What does being a Virginia Tech alumnus mean to you?
Ut Prosim (That I May Serve), says it all. I began contributing back to Virginia Tech after I began my second career in government service. I am a charter member of what was then the College of Arts and Science Dean’s Roundtable in 1988. We started with the steps of strategic planning and charted a planned course for the College of Science that has led to where it is today. The roundtable has provided the dean a sounding board and feedback of current and proposed future activities with an “outside of the campus” viewpoint.
It means that I can hire, with confidence, any Virginia Tech graduate knowing that he/she will perform at a high level with a job well done. We are “consumers” of the graduates of Virginia Tech and we should contribute some input on the educational experience of the students and expected outcomes.
Of course, being an alumnus also means that you should support, encourage, and provide opportunities for students to attend and graduate from Virginia Tech.
What is your fondest memory of your time in the department?
That would be, of course, interaction with Dr. George Gorsline, the Department of Computer Science founder. His humor and encouragement, even beyond my last hopes of completing my assignments, is everlasting. Learning where the remote job entry (RJE) locations with the shortest line and quickest turnaround time – Sandy Hall – Ag quad! Doing “all nighters” in the back of Burruss Hall and exchanging coding ideas with classmates was awesome too. The worst was the RJE printer running out of paper/jamming (no reprint!) or the mainframe being down.
What is your advice to young alumni wanting to climb to C-level positions?
Learn all aspects and all functions of your business, products and your competitors. Join and participate in a professional organization in your field that has an educational program. You need to have all of the technical knowledge to know how to build computer systems as well as knowing all of the business inputs, processes and outputs required by others. You will be managing people, time, money, policies, equipment, materials, buildings, supplies, etc. at high, intermediate, and low levels. You need to know how it all connects and interacts and with your organization’s philosophy and methodology.
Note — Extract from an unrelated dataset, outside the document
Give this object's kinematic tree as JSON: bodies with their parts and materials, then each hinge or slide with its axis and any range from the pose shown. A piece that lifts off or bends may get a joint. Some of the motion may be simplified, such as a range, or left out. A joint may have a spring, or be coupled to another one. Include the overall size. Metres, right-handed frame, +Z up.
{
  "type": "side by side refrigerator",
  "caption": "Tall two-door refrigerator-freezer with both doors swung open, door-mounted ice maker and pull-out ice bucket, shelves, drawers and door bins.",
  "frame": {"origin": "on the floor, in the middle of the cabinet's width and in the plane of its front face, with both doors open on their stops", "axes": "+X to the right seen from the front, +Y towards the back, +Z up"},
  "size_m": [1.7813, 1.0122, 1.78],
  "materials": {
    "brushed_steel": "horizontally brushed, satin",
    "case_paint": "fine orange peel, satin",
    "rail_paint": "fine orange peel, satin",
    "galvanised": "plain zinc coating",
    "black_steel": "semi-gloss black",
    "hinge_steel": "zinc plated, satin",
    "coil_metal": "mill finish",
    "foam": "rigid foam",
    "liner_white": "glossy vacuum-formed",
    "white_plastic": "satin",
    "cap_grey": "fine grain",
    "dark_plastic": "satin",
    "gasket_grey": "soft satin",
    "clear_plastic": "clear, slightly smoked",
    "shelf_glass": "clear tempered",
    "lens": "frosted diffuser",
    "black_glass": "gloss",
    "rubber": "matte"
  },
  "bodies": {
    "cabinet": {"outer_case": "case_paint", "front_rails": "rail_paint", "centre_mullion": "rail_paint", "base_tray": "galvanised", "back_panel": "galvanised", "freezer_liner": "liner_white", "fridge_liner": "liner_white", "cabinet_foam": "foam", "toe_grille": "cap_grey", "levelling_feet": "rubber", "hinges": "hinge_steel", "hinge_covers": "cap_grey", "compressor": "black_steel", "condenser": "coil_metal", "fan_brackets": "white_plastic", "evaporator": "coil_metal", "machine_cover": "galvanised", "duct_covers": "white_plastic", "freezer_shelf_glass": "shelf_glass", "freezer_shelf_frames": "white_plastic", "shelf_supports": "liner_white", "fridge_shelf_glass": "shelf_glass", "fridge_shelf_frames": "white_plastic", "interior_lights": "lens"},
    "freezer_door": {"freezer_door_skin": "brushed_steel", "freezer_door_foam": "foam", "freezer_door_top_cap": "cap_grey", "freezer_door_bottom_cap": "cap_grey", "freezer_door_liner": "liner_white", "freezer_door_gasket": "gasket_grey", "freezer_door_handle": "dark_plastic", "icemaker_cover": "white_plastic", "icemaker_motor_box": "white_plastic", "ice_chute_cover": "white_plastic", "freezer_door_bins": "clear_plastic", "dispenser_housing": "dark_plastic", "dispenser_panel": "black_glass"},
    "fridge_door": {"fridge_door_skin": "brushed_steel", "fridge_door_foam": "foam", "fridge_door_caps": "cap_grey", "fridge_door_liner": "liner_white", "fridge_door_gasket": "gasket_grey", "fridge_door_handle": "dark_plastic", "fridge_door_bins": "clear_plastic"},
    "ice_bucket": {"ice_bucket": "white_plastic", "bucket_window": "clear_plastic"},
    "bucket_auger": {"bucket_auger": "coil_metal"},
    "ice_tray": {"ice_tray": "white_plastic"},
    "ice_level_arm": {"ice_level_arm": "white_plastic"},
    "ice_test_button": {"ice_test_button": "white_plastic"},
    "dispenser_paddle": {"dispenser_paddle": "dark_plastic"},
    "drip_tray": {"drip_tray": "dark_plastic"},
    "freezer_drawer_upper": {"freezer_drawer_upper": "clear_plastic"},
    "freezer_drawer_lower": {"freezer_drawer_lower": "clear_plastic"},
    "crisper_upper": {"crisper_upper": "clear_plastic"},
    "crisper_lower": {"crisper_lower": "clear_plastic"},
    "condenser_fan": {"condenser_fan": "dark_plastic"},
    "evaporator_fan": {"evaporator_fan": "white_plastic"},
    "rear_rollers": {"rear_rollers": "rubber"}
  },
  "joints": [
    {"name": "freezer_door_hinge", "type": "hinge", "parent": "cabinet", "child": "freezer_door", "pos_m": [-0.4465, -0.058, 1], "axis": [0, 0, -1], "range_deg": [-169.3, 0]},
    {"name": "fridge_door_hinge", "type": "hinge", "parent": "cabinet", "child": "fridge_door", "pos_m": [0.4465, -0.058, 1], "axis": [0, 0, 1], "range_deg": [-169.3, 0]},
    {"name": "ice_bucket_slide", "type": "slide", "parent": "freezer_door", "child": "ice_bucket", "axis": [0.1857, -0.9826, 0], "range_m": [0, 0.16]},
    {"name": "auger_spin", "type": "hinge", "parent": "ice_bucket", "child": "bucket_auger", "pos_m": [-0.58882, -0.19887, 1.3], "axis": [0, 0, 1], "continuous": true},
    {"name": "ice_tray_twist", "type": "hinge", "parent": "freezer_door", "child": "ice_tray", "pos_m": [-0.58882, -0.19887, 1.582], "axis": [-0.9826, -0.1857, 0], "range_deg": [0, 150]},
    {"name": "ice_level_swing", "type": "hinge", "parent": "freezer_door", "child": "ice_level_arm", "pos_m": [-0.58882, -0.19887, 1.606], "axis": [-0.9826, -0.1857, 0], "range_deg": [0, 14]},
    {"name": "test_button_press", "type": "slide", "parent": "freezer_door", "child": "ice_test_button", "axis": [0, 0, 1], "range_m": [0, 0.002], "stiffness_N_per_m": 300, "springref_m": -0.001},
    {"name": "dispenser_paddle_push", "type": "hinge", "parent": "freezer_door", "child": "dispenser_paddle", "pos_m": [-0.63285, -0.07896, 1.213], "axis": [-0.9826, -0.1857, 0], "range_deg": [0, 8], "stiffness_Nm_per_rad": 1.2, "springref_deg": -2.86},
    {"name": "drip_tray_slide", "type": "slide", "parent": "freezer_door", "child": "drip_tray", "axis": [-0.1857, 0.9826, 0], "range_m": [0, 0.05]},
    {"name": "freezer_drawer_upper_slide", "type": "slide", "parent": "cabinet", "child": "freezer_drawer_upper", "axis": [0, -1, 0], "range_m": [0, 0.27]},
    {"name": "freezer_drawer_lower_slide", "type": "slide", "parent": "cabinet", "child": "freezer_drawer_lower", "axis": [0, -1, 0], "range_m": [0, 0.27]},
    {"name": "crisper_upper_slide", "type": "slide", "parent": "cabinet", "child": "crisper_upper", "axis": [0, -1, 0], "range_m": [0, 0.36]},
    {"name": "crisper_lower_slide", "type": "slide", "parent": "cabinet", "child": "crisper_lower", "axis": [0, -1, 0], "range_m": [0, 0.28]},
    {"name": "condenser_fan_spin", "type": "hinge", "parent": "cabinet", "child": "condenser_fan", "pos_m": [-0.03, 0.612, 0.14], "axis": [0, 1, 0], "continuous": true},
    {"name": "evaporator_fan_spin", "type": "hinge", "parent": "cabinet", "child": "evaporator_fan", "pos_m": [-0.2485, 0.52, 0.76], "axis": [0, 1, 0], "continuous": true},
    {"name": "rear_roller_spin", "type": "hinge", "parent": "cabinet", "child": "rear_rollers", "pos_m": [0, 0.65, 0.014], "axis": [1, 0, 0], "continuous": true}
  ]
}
You also need to have a strategic plan of where your organization wants to be in 5-10 years, with tactical goals, objectives programs, budgets and time constraints on how to get there. You MUST get input and support from the other departments that you support and your clients/customers. Policies and procedures are for your people, to set standards for behavior, are not set in stone, and need to be periodically evaluated and updated. Continuously educated and trained people are your most important asset. Pay and respect them well. If possible, periodically talk, vis-a-vis, not email, to every single person in your domain for their inputs and desired outcomes as well as yours. Communication, orally, in public, and in writing is also paramount!
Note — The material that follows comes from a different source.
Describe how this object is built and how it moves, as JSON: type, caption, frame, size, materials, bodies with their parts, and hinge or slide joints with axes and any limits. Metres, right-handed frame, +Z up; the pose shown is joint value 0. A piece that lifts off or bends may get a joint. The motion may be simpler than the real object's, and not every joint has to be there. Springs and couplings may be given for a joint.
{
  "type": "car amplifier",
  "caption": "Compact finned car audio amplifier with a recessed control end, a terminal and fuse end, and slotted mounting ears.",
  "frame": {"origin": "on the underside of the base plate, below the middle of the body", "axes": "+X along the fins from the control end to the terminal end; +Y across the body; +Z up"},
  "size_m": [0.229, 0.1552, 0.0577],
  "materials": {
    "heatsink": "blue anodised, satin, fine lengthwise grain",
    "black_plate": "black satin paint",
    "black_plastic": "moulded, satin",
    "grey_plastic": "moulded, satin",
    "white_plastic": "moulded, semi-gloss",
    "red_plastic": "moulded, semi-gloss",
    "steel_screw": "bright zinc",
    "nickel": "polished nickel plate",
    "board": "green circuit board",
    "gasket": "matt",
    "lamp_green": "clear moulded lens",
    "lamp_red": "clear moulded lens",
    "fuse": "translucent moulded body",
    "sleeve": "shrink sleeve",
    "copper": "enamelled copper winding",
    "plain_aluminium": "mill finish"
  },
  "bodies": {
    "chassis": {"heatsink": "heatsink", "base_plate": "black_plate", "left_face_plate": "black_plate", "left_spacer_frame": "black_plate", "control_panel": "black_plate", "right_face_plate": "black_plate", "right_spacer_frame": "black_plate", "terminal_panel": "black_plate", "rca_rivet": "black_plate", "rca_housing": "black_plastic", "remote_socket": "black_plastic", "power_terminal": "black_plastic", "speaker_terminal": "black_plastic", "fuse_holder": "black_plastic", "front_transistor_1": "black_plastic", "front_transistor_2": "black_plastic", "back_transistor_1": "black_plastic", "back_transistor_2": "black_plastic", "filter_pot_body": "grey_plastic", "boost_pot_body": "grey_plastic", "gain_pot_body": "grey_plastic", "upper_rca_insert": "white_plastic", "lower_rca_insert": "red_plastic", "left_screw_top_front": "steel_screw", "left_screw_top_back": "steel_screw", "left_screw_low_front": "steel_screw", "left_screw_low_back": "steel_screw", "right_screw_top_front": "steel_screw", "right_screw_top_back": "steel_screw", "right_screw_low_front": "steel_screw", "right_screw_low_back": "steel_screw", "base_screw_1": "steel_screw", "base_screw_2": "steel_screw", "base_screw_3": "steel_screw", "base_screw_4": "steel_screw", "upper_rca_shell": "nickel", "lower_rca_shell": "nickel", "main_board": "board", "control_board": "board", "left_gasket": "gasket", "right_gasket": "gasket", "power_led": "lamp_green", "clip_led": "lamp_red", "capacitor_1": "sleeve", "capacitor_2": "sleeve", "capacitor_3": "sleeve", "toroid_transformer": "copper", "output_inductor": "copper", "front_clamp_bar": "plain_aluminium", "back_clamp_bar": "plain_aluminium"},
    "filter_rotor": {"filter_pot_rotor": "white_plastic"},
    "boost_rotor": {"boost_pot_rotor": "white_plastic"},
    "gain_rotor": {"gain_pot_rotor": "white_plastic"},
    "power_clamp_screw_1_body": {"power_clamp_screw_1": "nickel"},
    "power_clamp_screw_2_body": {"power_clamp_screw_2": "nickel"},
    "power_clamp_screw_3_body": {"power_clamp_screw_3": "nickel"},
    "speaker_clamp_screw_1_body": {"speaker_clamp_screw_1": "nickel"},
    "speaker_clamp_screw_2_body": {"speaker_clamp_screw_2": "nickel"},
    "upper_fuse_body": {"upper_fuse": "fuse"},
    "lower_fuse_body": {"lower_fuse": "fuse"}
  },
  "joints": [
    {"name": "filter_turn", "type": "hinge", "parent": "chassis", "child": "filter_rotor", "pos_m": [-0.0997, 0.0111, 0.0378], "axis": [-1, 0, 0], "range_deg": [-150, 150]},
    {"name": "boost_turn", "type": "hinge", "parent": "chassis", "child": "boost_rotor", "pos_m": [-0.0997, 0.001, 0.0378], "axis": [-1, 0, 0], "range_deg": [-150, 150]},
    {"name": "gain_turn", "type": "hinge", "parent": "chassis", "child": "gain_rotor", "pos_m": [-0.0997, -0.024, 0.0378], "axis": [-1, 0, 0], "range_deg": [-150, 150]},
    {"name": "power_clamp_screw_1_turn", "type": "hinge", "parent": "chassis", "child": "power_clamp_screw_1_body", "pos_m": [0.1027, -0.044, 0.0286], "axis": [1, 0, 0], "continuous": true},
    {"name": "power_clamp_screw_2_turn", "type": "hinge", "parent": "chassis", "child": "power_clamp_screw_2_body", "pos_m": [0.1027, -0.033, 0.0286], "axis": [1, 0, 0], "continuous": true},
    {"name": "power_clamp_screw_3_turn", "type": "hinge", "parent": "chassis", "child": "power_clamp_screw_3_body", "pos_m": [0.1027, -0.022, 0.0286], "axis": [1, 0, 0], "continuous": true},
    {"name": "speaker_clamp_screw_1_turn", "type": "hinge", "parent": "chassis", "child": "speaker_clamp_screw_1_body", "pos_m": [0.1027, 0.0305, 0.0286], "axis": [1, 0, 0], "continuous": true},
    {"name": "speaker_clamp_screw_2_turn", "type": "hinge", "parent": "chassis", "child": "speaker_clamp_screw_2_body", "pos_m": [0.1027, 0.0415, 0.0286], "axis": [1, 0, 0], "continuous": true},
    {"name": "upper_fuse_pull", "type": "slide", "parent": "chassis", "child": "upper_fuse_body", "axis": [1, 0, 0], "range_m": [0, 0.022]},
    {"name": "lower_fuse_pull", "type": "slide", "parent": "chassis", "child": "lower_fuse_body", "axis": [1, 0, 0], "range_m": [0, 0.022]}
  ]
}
What is your favorite way to stay connected with the department?
I have been an active participant in the College of Arts and Science, now College of Science Dean’s Roundtable since 1988. We have formal meetings in the spring and fall of each year, usually on-campus with remote sessions throughout the year. There is no aspect of conducting science that can function today without some involvement of computers and computer science. Big data, the computer modeling and data analytics curriculum, statistics, support, general coding classes, the new Academy of Data Science and the Innovation Campus, etc. all have connections, integrations and interactions between the College of Science and the Department of Computer Science.